Apply these very simple but profound and concise exercises that I share with you during this chapter and during this course in general. Simply apply them over and over and over and over again. It may sound like a chore, but actually it can be really, really fun because what it introduces you to is the natural state of your being; the ease of your being. It gives you a great sense of empowerment, of confidence, of immortality, of transcendence; it gives you the sense of things not really mattering that much to you. You’ve become impartial in a holistic way, in a good way. You don’t mind what happens anymore.

Jiddu Krishnamurti once said, “Do you want to know what my secret is? It is that I don’t mind what happens.”

Awareness works in a similar way. Realizing Awareness is exactly what Krishnamurti was talking about and what he embodied. Seeing everything, in a sense, with impartial eyes. It doesn’t mean you don’t have any preferences; it means you know that your true fundamental nature is undistracted, unlimited, inescapable, and that it does not change with the changing of appearances.

Awareness itself remains, and therefore you can be more in a state of not really minding what happens, even if you still have preferences (which is great). Preferences are a way of life and I will share more about that in the Empowerment teaching courses. However, for the purpose of this course, what you need to know and realize is that the stability of your True Being never leaves you; never changes. It is impartial or neutral to the appearances of life.

Trying hard to not be aware is one of the most profound, simple, and hilarious confirmations of the fact that “I cannot find what I am looking for because I already am what I am looking for; because I never lost what I am looking for.”

Homework

As you have probably guessed by now, the homework for this lesson is for you to sit down for perhaps 15 minutes straight and try to go into all the corners of your mind, all the corners of your emotional body, all the corners of your circumstances—project your consciousness wherever you want to, imagine whatever you want to imagine, think whatever you want to think. But keep checking in with yourself every 10 seconds or so to see if you are still aware. Try to distract yourself; try to not be aware of this moment. And keep checking in to see whether or not you have successfully become unaware.

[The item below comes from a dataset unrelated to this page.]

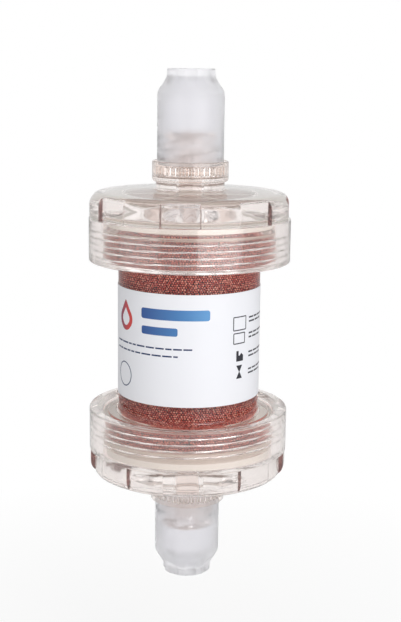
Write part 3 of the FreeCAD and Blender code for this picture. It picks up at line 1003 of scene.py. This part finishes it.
def lay_beads(name, bottom, top, columns, start, seed):
    """A layer of beads against the tube's wall: so many columns from the start angle (in radians)."""
    turn = 2 * math.asin(BEAD / 2 / LAYER_RADIUS)
    around = round(FULL_TURN / turn)
    turn = FULL_TURN / around
    pairs = round((top - bottom - BEAD) / BEAD_ROW / 2 + 0.5)
    climb = (top - bottom - BEAD) / (2 * pairs - 1)
    deselect_all()
    bpy.ops.mesh.primitive_ico_sphere_add(subdivisions=1, radius=BEAD / 2 * MM)
    layer = bpy.context.object
    layer.name = name
    layer.data.name = name
    layer.rotation_euler.y = math.pi / 2
    bpy.ops.object.transform_apply(rotation=True)
    layer.location = Vector((LAYER_RADIUS, 0, bottom + BEAD / 2)) * MM
    bpy.ops.object.transform_apply(location=True)
    layer.rotation_euler.z = start
    bpy.ops.object.transform_apply(rotation=True)
    corners = len(layer.data.vertices)
    copy_along(layer, columns or around, turn, 0)
    copy_along(layer, 2, turn / 2, climb)
    copy_along(layer, pairs, 0, 2 * climb)
    chance = random.Random(seed)
    reach = BEAD * BEAD_JITTER * MM
    vertices = layer.data.vertices
    shade = layer.data.attributes.new("shade", "FLOAT", "POINT")
    for first in range(0, len(vertices), corners):
        push = Vector([chance.uniform(-reach, reach) for _ in range(3)])
        out = Vector((vertices[first].co.x, vertices[first].co.y, 0)).normalized()
        push -= out * max(0, push.dot(out))
        tone = chance.uniform(*BEAD_SHADES)
        for index in range(first, first + corners):
            vertices[index].co += push
            shade.data[index].value = tone
    print(f"{name}: {len(vertices) // corners} beads")
    finish_piece(layer, bead_material, "cartridge", "sorbent")


lay_beads("upper_beads", label_top - LABEL_LAP, bed_top, 0, 0, 3)
lay_beads("lower_beads", bed_bottom, label_bottom + LABEL_LAP, 0, 0, 5)
lay_beads("seam_beads", label_bottom + LABEL_LAP, label_top - LABEL_LAP, SEAM_COLUMNS, SEAM_START, 7)

# %% [markdown]
# The label is a satin white film wrapped round the barrel, with its butt seam at the back. Spinning a thin
# section through less than a full turn gives it its two true ends.

# %% Build the label
LABEL_THICKNESS = 0.12
LABEL_ANGLE = math.radians(352)
LABEL_STEPS = 176


def label_finish():
    """Satin white film."""
    material, nodes, links, shader, place = start_material("label_film")
    shader.inputs["Base Color"].default_value = (0.84, 0.845, 0.885, 1)
    grain = noise_at(nodes, links, place, 2500, 2)
    links.new(spread(nodes, links, grain, 0.32, 0.44), shader.inputs["Roughness"])
    bump_from(nodes, links, shader, grain, 0.01)
    return material


label = draw_outline("label_wrap", [
    (label_radius - LABEL_THICKNESS, label_bottom),
    (label_radius, label_bottom),
    (label_radius, label_top),
    (label_radius - LABEL_THICKNESS, label_top),
])
activate(label)
label.rotation_euler.z = math.pi / 2 - (FULL_TURN - LABEL_ANGLE) / 2
bpy.ops.object.transform_apply(rotation=True)
edit(label)
bpy.ops.mesh.spin(steps=LABEL_STEPS, angle=LABEL_ANGLE, center=(0, 0, 0), axis=(0, 0, 1))
bpy.ops.mesh.select_all(action="SELECT")
bpy.ops.mesh.remove_doubles(threshold=NEAR * MM)
bpy.ops.mesh.normals_make_consistent(inside=False)
bpy.ops.object.mode_set(mode="OBJECT")
print(f"label {2 * label_radius:.2f} mm across")
finish_piece(label, label_finish(), "cartridge", "label_film", "label")

# %% [markdown]
# The print is one thin layer of ink per colour. Every mark is drawn flat first, with its length along the
# arc as x. A mark is a filled shape or only its outline, and the marks of one colour are joined.

# %% Draw flat marks


def box_corners(left, bottom, width, height, rounding=0.0):
    """Corners of an upright box."""
    right = left + width
    top = bottom + height
    places = [(left, bottom), (right, bottom), (right, top), (left, top)]
    return [place + (rounding,) if rounding else place for place in places]


def hollow(piece, line):
    """Turn a filled shape into its outline, a line of this width in mm."""
    edit(piece, "polygons")
    bpy.ops.mesh.inset(thickness=line * MM)
    bpy.ops.mesh.delete(type="FACE")
    bpy.ops.object.mode_set(mode="OBJECT")


def join_pieces(name, pieces):
    """Join flat marks into one piece."""
    activate(pieces[0])
    for piece in pieces:
        piece.select_set(True)
    bpy.ops.object.join()
    joined = bpy.context.object
    joined.name = name
    joined.data.name = name
    return joined


# %% [markdown]
# The flat marks are then cut into short stretches, thickened to a film and wrapped round the label. A
# picture on the label could show the print too, but it would need an image file, and ink that is drawn as
# a shape stays sharp from any distance.

# %% Wrap and ink the marks
INK = 0.02
STRETCH = 1.2


def wrap_print(piece):
    """Cut flat marks into short stretches, thicken them and wrap them round the label."""
    low = min(vertex.co.x for vertex in piece.data.vertices) / MM
    high = max(vertex.co.x for vertex in piece.data.vertices) / MM
    edit(piece)
    for cut in range(math.ceil(low / STRETCH), math.ceil(high / STRETCH)):
        bpy.ops.mesh.select_all(action="SELECT")
        bpy.ops.mesh.bisect(plane_co=(cut * STRETCH * MM, 0, 0), plane_no=(1, 0, 0))
    bpy.ops.object.mode_set(mode="OBJECT")
    bpy.ops.object.modifier_add(type="SOLIDIFY")
    film = piece.modifiers[-1]
    film.thickness = INK * MM
    film.offset = 0
    bpy.ops.object.modifier_apply(modifier=film.name)
    for vertex in piece.data.vertices:
        radius = (label_radius + INK / 2) * MM - vertex.co.y
        angle = vertex.co.x / (label_radius * MM)
        vertex.co.x = radius * math.sin(angle)
        vertex.co.y = -radius * math.cos(angle)
    edit(piece)
    bpy.ops.mesh.normals_make_consistent(inside=False)
    bpy.ops.object.mode_set(mode="OBJECT")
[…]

Of course, you already know this is impossible. But still, it is very confirming to actually try it out and experience it first-hand, over and over and over again. It is very confirming, it is very pleasant, it is very enjoyable. And it increases your conviction tenfold when you really practice this exercise.

So, have fun with this! And, as with any exercise (even when I don’t mention it), feel free to write down a few paragraphs about your experience, about what you realized, about what changed in your experience, about what stood out to you, about what you noticed, about what beliefs disappeared, about what beliefs were exposed to be false beliefs, and so on.

Have fun with this, and I’ll see you in the next lesson.